Helen Fraser was born in Yorkshire in 1881. She was educated at Queen's Park Higher Grade School. After leaving school she opened a studio in Glasgow that specialized in art work and emboidery.

Fraser joined the Women Social & Political Union in 1906 after hearing a speech made by Teresa Billington-Greig. She became treasurer of the Glasgow branch of the WSPU and was responsible for recruiting Janie Allan to the organisation in 1907.

In early 1907 she and Adela Pankhurst organized the WSPU campaign at the Aberdeen South by-election. She later recalled: "It was winter and very cold. I met her at the station and was horrified at her breathing. I took her to lodgings and sent for the doctor, who, like me, was very critical of her being allowed to travel. She had pneumonia." The campaign was a success and the Liberal Party majority of George Birnie Esslemont was reduced from 4,000 to under 400.

During the summer of 1908 the WSPU introduced the tactic of breaking the windows of government buildings. On 30th June suffragettes marched into Downing Street and began throwing small stones through the windows of the Prime Minister's house. As a result of this demonstration, twenty-seven women were arrested and sent to Holloway Prison. Helen Fraser disagreed with these "violent tactics" and resigned from the WSPU.

Soon afterwards Fraser joined the National Union of Suffrage Societies and was active in the Glasgow and West of Scotland Association for Women's Suffrage. Fraser was a very impressive speaker and the records show that in the year 1908-09 the sums collected for the NUWSS at her meetings amounted to £56.19.10.

Two days after the British government declared war on Germany on 4th August 1914, Millicent Fawcett declared that it was suspending all political activity until the conflict was over. Although the NUWSS supported the war effort, it did not follow the WSPU strategy of becoming involved in persuading young men to join the armed forces.

During the First World War she worked for a time for the National War Savings Committee before joining the Board of Agriculture where she was given the task of persuading women to work on the land. She later published the book, Women and War Work. In 1917 she was sent to the USA to speak on Britain's war effort.

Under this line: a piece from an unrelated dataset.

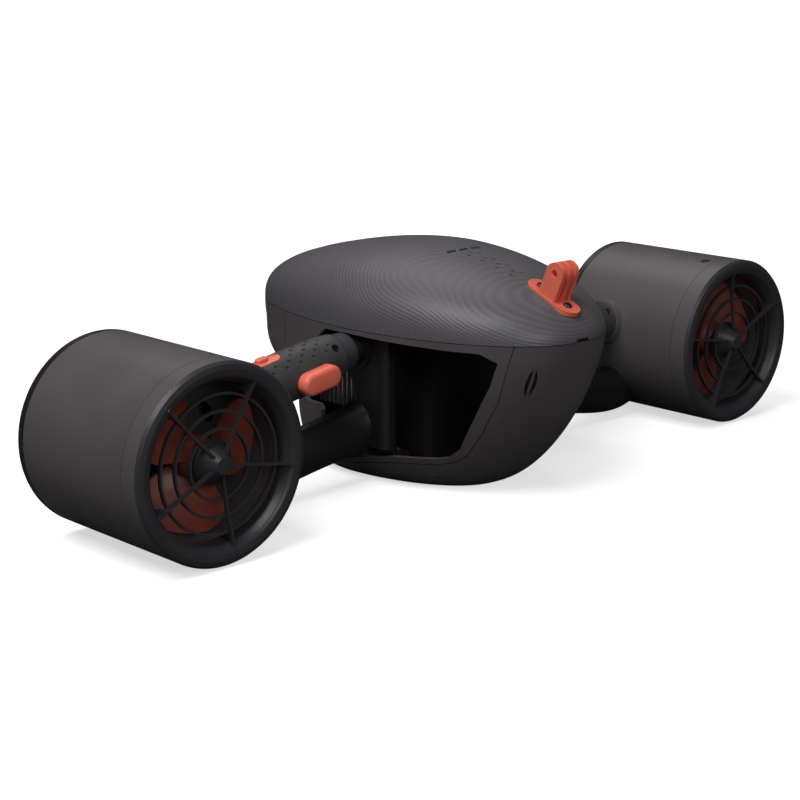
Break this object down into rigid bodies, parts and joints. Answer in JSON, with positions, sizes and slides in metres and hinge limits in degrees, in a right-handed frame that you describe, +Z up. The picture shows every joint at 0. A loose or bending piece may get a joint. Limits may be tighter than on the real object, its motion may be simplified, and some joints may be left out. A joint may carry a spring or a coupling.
{
  "type": "underwater scooter",
  "caption": "Handheld underwater scooter: a central hull between ducted propellers on handle arms, with finger triggers, sliders and a camera mount.",
  "frame": {"origin": "on the floor under the middle of the hull and of its bounding box", "axes": "+X from the left thruster to the right one, +Y from the bow to the tail, +Z up"},
  "size_m": [0.5952, 0.2729, 0.154],
  "materials": {
    "satin_grey": "satin",
    "cover_grey": "satin",
    "black_plastic": "fine grain",
    "grip_black": "dimpled",
    "orange": "satin",
    "aluminium": "brushed",
    "steel": "plain",
    "seal": "smooth",
    "motor_metal": "smooth",
    "window": "smooth",
    "board": "smooth",
    "battery": "smooth"
  },
  "bodies": {
    "hull": {"tail_cover": "satin_grey", "side_panel_left": "satin_grey", "side_panel_right": "satin_grey", "lower_hull": "satin_grey", "top_cover": "cover_grey", "camera_mount": "orange", "mount_nut": "steel", "mount_screws": "steel", "core_housing": "aluminium", "core_lid": "aluminium", "core_seal": "seal", "battery_pack": "battery", "control_board": "board", "heat_sink_left": "aluminium", "heat_sink_right": "aluminium", "display_window": "window", "arm_post_left": "black_plastic", "post_screws_left": "steel", "duct_shell_left": "satin_grey", "intake_guard_left": "black_plastic", "rear_ring_left": "black_plastic", "duct_screw_left": "steel", "shaft_seal_left": "seal", "motor_left": "motor_metal", "motor_mount_left": "black_plastic", "grip_left": "grip_black", "handle_tube_left": "aluminium", "strut_left": "black_plastic", "arm_post_right": "black_plastic", "post_screws_right": "steel", "duct_shell_right": "satin_grey", "intake_guard_right": "black_plastic", "rear_ring_right": "black_plastic", "duct_screw_right": "steel", "shaft_seal_right": "seal", "motor_right": "motor_metal", "motor_mount_right": "black_plastic", "grip_right": "grip_black", "handle_tube_right": "aluminium", "strut_right": "black_plastic"},
    "propeller_left": {"propeller_left": "orange", "prop_shaft_left": "steel"},
    "trigger_left": {"trigger_left": "orange"},
    "slider_left": {"slider_left": "orange"},
    "propeller_right": {"propeller_right": "orange", "prop_shaft_right": "steel"},
    "trigger_right": {"trigger_right": "orange"},
    "slider_right": {"slider_right": "orange"}
  },
  "joints": [
    {"name": "propeller_spin_left", "type": "hinge", "parent": "hull", "child": "propeller_left", "pos_m": [-0.2376, -0.05, 0.061], "axis": [0, 1, 0], "continuous": true},
    {"name": "trigger_press_left", "type": "slide", "parent": "hull", "child": "trigger_left", "axis": [0, 1, 0], "range_m": [0, 0.004], "stiffness_N_per_m": 900, "springref_m": -0.0015},
    {"name": "slider_move_left", "type": "slide", "parent": "hull", "child": "slider_left", "axis": [-0.9845, 0, -0.1751], "range_m": [0, 0.006]},
    {"name": "propeller_spin_right", "type": "hinge", "parent": "hull", "child": "propeller_right", "pos_m": [0.2376, -0.05, 0.061], "axis": [0, 1, 0], "continuous": true},
    {"name": "trigger_press_right", "type": "slide", "parent": "hull", "child": "trigger_right", "axis": [0, 1, 0], "range_m": [0, 0.004], "stiffness_N_per_m": 900, "springref_m": -0.0015},
    {"name": "slider_move_right", "type": "slide", "parent": "hull", "child": "slider_right", "axis": [0.9845, 0, -0.1751], "range_m": [0, 0.006]}
  ]
}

During her lecture tour she spoke 332 times in 312 days.

After the passing of the Qualification of Women Act the NUWSS and WSPU were disbanded. Helen Fraser joined the Liberal Party and was the unsuccessful candidate for Glasgow Govan in the 1922 General Election. Helen Fraser married and in 1939 emigrated to Sydney, Australia, where she was reunited with Adela Pankhurst.

Helen Miller Fraser died in 1979.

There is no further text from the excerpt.